# Request
Reproduce the span that opens at the line containing "side in (-1, 1)])" and closes at the line containing "import math", both lines included, without alteration and without any other line.

▼

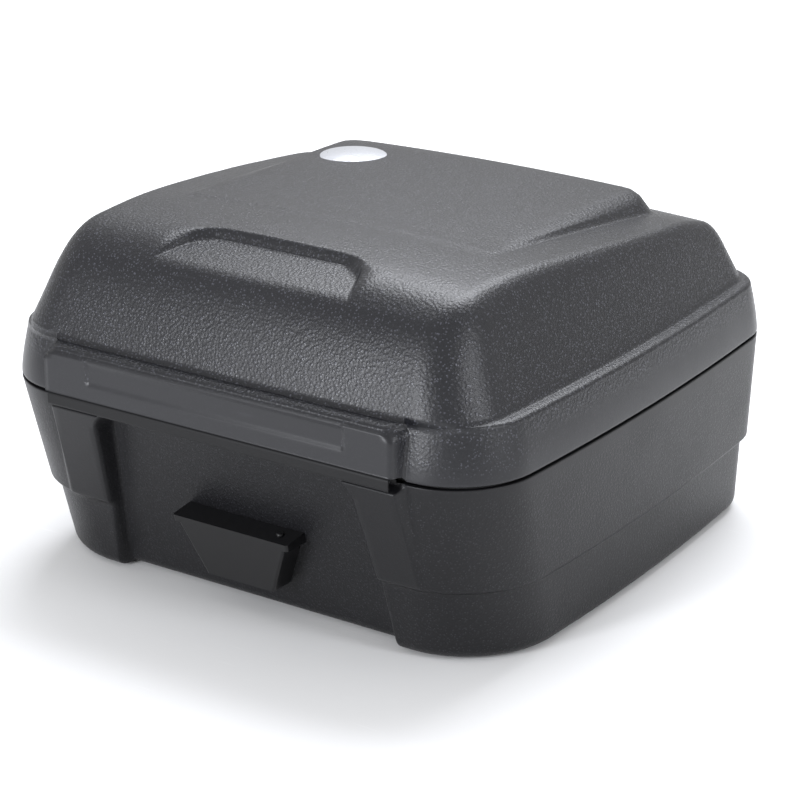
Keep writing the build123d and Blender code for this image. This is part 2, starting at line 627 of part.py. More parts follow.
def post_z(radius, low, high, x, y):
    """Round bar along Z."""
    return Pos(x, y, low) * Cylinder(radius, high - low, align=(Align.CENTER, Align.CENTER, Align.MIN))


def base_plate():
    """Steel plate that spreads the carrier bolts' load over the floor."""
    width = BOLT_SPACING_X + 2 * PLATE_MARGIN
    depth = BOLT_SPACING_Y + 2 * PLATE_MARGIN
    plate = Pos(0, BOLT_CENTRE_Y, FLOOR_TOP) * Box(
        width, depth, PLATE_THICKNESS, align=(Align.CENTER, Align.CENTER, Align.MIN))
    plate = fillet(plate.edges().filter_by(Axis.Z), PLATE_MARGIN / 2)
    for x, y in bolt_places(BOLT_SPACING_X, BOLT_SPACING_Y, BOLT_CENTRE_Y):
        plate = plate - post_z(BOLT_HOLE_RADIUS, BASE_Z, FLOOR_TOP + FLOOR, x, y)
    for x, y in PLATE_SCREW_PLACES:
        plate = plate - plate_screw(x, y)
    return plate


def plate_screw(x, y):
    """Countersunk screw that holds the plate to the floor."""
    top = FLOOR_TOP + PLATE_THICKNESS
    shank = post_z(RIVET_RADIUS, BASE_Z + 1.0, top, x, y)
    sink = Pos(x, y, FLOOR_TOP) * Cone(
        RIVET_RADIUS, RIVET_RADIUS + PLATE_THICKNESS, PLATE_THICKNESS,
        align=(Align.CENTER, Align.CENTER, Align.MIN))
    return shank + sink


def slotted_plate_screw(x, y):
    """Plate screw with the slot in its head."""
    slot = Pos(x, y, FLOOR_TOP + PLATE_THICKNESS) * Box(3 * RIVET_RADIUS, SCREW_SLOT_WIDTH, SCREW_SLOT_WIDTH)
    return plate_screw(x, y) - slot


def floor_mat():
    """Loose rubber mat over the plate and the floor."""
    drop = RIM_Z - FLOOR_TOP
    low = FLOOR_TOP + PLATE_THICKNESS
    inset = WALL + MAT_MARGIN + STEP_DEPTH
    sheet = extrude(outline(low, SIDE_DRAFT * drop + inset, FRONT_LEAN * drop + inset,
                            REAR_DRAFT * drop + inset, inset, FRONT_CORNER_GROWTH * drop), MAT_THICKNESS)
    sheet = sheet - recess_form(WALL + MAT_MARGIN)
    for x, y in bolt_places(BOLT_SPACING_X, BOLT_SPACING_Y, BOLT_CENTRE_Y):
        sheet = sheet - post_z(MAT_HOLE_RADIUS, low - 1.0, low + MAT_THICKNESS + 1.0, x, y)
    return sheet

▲
▼

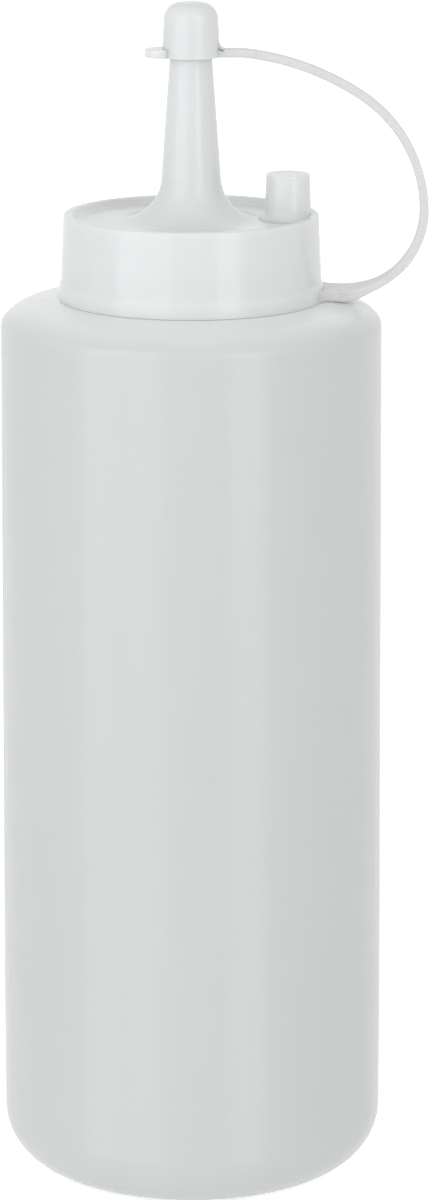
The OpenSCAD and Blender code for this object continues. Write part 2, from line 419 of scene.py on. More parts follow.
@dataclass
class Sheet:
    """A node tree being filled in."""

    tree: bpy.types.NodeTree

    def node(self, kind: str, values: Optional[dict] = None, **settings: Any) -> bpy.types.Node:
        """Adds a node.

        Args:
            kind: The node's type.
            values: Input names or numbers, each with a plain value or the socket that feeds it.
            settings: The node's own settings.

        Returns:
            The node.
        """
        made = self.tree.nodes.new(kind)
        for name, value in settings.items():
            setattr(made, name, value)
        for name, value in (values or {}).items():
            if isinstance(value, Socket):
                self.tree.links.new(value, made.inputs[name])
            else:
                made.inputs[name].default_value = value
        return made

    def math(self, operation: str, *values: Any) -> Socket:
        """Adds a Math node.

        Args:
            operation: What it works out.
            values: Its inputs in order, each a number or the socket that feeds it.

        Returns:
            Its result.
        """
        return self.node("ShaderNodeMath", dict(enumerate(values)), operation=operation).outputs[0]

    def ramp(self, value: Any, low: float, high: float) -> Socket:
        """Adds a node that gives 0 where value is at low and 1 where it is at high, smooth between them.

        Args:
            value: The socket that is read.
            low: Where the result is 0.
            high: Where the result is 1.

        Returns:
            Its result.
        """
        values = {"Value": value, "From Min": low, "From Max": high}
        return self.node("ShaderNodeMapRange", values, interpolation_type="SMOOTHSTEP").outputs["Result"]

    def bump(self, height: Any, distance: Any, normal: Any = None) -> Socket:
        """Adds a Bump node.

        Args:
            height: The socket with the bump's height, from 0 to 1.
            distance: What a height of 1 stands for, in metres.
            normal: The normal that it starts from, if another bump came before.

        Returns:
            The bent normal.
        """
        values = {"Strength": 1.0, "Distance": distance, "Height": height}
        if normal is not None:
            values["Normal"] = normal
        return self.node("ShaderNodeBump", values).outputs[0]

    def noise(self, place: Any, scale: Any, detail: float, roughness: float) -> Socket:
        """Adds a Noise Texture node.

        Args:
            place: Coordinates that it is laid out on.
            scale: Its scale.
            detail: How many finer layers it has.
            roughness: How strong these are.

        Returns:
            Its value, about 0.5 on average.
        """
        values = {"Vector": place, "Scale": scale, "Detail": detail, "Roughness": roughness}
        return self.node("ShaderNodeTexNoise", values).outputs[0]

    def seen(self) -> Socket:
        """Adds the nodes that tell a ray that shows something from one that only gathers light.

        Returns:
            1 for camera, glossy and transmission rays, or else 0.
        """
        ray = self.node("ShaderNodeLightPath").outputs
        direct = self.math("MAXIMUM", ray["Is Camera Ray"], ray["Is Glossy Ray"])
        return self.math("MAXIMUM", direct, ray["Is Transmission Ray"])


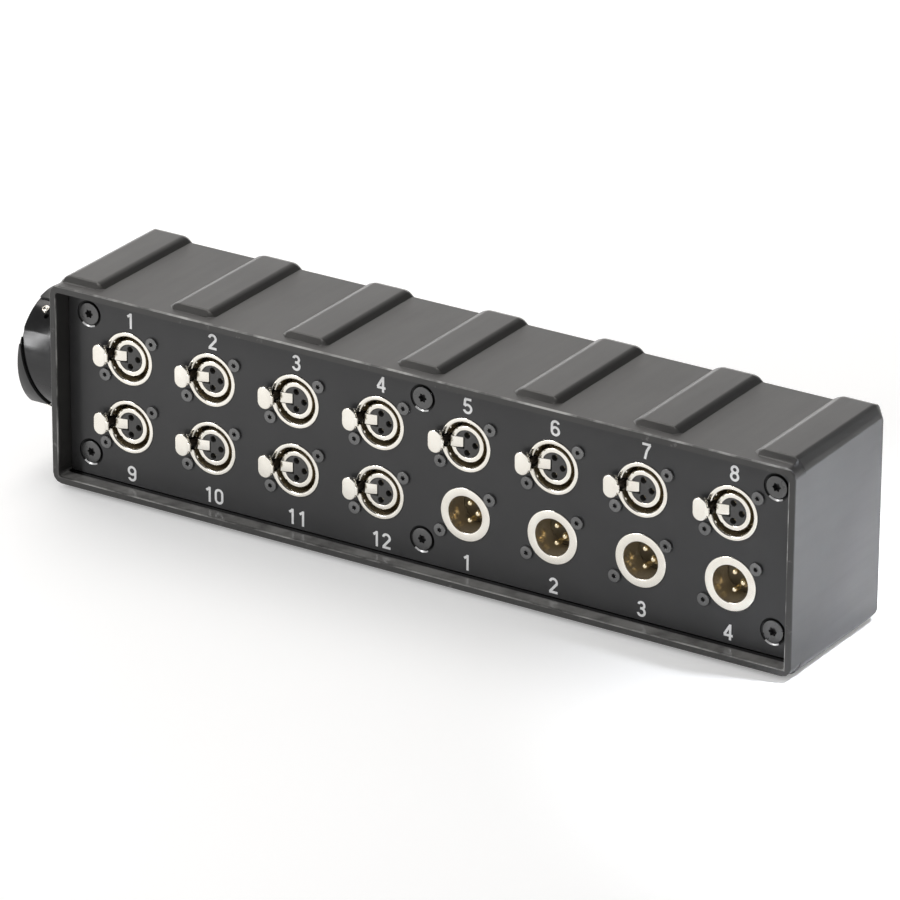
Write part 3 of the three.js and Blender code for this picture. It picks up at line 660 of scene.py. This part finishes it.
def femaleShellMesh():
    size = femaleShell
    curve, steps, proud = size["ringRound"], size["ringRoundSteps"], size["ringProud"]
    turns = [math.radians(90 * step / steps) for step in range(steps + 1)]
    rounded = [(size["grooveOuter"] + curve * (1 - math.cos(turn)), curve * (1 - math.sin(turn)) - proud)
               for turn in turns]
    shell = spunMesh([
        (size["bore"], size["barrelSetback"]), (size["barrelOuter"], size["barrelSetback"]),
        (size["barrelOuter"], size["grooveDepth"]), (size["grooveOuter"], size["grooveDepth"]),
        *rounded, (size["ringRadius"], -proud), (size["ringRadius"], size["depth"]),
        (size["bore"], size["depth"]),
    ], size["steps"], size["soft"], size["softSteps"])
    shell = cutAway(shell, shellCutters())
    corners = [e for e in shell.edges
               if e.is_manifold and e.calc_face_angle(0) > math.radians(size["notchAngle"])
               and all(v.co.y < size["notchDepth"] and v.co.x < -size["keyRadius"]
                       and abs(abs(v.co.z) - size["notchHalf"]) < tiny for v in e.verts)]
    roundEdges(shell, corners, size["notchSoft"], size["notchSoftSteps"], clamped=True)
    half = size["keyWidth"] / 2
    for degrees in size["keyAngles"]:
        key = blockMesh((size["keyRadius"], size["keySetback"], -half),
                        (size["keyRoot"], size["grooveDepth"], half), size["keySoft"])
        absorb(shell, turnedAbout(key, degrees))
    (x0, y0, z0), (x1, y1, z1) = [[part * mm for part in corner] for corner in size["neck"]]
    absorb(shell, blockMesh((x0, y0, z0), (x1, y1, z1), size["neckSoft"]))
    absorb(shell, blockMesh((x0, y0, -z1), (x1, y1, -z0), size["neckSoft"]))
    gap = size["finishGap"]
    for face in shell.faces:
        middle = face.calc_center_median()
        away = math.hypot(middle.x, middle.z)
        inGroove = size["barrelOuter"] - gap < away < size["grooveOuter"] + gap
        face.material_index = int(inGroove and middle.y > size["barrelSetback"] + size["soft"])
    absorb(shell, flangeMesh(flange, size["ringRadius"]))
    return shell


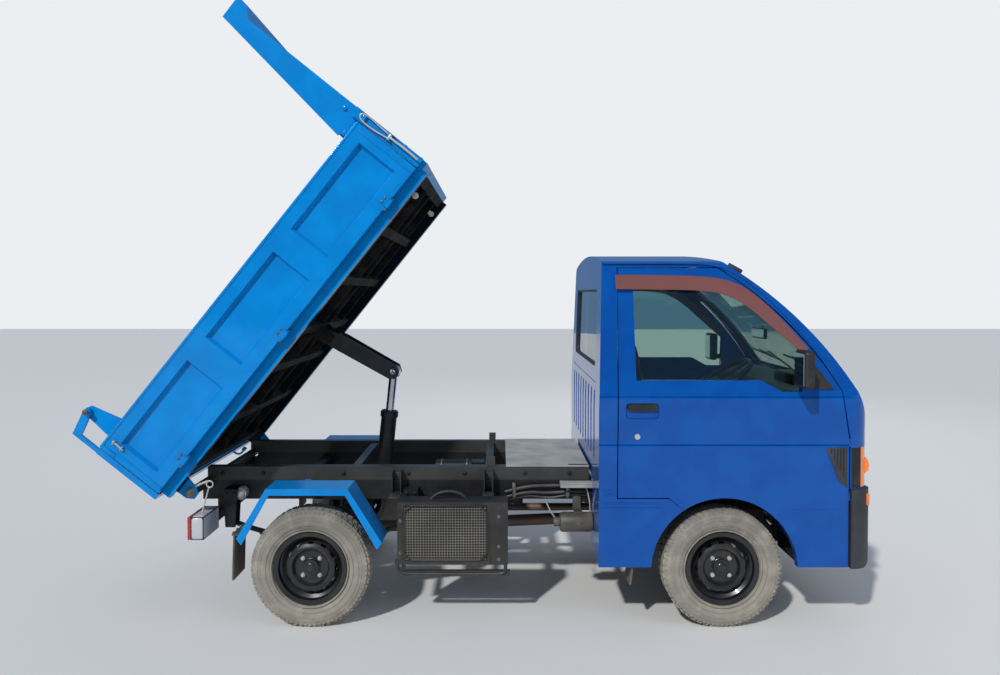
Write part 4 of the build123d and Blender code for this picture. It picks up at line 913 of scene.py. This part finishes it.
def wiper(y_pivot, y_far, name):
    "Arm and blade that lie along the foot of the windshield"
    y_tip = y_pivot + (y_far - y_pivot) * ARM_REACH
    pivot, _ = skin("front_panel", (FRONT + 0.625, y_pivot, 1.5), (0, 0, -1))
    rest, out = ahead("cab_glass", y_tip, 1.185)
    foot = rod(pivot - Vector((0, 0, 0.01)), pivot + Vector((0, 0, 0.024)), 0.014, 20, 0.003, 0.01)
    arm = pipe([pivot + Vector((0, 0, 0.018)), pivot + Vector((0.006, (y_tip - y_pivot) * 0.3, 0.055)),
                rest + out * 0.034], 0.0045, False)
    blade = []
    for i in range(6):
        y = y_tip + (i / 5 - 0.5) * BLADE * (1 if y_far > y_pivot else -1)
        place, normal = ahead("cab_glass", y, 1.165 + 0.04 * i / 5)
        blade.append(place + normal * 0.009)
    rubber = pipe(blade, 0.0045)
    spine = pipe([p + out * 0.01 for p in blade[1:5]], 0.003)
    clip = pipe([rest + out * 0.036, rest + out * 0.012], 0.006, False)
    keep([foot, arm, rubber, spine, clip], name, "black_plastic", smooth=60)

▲
▼

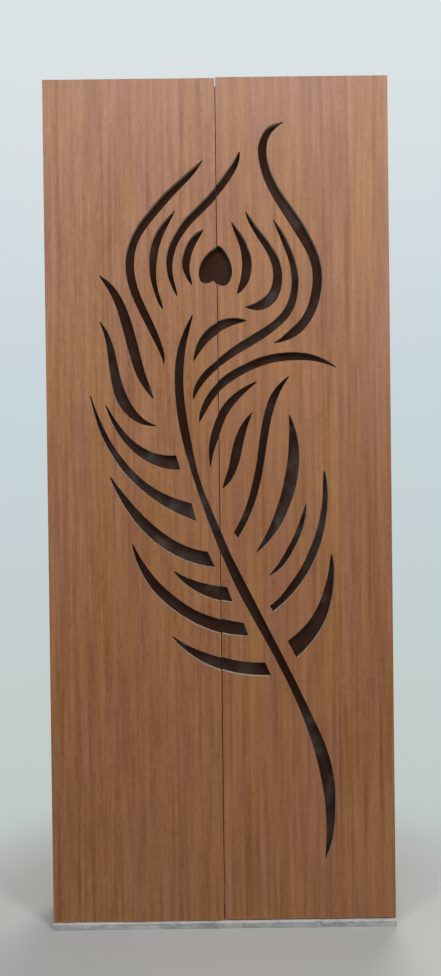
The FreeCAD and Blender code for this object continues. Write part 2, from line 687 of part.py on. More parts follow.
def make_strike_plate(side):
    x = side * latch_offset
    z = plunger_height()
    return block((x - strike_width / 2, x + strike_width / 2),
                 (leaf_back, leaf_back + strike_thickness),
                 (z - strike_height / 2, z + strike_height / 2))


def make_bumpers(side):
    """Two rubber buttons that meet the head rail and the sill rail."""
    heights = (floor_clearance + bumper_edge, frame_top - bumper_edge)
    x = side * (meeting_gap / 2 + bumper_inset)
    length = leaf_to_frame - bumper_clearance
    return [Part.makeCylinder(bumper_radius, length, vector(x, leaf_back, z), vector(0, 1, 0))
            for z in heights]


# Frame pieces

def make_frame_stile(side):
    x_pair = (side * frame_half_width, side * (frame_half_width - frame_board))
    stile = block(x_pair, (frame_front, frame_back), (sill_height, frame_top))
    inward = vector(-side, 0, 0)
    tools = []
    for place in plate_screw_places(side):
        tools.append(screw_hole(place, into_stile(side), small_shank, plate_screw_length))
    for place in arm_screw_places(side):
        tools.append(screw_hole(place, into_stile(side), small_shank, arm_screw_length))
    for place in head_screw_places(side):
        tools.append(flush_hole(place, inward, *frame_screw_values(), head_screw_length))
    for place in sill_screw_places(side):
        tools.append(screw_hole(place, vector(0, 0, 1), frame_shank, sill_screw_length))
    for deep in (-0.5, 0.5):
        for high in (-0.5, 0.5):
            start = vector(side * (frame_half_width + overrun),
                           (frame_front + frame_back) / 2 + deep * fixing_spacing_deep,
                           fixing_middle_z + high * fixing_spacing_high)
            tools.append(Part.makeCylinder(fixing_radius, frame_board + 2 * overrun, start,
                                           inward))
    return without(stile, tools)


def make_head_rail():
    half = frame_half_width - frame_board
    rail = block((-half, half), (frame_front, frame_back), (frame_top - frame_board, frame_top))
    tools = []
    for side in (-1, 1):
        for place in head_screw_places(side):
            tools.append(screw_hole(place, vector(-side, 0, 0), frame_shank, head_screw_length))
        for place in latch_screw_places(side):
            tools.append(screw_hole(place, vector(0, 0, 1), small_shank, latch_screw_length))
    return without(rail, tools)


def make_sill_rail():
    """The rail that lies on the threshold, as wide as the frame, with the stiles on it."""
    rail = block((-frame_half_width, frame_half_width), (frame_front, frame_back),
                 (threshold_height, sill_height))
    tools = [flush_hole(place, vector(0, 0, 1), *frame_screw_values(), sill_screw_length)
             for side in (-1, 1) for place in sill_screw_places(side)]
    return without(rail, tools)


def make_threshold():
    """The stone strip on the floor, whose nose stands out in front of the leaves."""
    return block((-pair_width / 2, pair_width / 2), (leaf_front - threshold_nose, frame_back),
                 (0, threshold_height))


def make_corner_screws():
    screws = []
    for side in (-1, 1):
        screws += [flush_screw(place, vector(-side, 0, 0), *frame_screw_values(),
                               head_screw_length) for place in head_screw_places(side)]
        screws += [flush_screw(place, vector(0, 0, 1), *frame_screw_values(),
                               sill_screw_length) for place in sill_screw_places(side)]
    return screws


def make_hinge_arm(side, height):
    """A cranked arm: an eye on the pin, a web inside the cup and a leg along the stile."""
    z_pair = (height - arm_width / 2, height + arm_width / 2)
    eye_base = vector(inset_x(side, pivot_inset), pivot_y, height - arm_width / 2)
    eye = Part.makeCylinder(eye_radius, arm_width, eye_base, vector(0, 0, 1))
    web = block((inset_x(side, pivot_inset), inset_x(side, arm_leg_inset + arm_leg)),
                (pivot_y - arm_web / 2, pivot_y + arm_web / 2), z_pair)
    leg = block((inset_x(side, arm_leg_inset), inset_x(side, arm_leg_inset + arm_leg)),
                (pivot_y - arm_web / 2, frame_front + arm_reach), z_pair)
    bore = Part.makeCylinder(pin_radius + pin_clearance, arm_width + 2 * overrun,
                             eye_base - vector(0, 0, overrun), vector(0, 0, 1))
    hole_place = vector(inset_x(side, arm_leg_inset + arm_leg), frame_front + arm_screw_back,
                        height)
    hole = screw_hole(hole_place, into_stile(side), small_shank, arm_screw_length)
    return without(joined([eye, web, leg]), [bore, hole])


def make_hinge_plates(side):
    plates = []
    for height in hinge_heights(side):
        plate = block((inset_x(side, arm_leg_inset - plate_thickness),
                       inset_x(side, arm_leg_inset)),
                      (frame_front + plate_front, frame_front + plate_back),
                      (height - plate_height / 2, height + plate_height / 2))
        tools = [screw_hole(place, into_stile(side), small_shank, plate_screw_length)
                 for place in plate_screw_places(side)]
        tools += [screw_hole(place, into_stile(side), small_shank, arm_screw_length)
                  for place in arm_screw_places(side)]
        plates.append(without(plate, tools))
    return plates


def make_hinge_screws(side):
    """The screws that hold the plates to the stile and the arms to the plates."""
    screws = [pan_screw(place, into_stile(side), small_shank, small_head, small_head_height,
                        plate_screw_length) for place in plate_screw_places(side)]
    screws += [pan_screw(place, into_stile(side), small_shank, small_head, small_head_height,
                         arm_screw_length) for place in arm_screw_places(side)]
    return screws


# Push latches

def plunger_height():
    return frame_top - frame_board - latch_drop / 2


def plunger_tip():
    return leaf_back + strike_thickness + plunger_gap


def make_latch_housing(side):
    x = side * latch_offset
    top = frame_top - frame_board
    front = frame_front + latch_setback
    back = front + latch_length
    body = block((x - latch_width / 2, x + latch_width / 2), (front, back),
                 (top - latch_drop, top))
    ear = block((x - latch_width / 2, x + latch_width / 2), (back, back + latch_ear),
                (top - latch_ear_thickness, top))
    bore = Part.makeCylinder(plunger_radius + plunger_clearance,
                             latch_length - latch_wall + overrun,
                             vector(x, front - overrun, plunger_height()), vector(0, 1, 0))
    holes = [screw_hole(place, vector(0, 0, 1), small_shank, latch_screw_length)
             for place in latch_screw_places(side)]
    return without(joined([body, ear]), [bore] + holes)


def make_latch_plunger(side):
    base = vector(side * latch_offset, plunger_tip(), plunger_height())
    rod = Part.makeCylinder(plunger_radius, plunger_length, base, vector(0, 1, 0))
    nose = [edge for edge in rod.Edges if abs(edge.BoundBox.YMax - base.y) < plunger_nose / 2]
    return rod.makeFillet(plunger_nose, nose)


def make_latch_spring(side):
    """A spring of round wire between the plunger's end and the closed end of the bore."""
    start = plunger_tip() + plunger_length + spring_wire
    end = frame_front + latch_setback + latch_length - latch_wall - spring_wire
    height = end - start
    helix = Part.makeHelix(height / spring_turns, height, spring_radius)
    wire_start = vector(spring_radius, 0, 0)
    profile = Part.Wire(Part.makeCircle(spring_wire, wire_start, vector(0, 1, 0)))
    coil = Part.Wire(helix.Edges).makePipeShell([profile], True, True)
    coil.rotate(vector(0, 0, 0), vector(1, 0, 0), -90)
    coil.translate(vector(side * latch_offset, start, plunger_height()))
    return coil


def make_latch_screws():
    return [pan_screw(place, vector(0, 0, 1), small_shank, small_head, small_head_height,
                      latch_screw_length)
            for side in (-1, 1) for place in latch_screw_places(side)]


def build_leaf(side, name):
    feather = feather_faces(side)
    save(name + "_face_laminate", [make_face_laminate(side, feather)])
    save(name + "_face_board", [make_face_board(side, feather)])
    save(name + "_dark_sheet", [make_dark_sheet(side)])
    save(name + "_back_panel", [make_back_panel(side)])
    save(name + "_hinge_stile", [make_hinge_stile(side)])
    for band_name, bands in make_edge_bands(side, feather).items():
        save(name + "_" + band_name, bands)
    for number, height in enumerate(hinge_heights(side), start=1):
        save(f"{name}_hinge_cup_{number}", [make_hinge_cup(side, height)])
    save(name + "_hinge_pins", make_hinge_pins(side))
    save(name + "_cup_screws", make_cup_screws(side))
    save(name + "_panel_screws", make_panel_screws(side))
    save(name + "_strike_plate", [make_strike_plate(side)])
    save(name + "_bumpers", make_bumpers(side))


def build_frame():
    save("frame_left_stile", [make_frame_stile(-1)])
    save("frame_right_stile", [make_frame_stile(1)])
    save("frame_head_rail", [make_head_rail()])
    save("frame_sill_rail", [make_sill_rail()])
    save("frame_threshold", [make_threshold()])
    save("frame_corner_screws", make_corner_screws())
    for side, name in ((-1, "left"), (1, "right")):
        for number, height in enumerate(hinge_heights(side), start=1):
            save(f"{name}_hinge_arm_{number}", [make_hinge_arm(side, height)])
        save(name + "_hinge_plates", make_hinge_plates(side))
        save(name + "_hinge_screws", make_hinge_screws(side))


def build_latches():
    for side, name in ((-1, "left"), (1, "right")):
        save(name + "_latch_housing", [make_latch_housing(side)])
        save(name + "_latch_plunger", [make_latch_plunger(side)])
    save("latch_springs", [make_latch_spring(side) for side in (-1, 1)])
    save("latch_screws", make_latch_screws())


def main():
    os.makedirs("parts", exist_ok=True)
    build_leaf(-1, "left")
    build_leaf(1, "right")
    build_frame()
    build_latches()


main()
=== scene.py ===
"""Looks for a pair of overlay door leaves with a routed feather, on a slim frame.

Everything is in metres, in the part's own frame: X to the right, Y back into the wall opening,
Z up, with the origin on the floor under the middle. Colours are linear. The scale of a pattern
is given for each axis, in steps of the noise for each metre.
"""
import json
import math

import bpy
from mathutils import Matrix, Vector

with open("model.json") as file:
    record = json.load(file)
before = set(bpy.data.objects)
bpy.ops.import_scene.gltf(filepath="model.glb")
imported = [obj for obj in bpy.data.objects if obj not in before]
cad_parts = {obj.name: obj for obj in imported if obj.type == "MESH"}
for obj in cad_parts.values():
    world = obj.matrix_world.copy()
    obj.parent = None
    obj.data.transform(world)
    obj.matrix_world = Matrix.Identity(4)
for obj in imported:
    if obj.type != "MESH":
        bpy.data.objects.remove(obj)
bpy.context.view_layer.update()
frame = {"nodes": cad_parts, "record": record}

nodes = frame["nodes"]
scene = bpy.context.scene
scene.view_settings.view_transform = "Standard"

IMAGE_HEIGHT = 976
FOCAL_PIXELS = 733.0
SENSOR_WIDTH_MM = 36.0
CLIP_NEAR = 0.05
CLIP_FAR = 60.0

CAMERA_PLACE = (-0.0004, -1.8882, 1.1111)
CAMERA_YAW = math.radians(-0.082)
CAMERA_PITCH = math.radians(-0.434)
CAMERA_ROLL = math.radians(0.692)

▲

# The answer
    save("latch_springs", [make_latch_spring(side) for side in (-1, 1)])
    save("latch_screws", make_latch_screws())


def main():
    os.makedirs("parts", exist_ok=True)
    build_leaf(-1, "left")
    build_leaf(1, "right")
    build_frame()
    build_latches()


main()
=== scene.py ===
"""Looks for a pair of overlay door leaves with a routed feather, on a slim frame.

Everything is in metres, in the part's own frame: X to the right, Y back into the wall opening,
Z up, with the origin on the floor under the middle. Colours are linear. The scale of a pattern
is given for each axis, in steps of the noise for each metre.
"""
import json
import math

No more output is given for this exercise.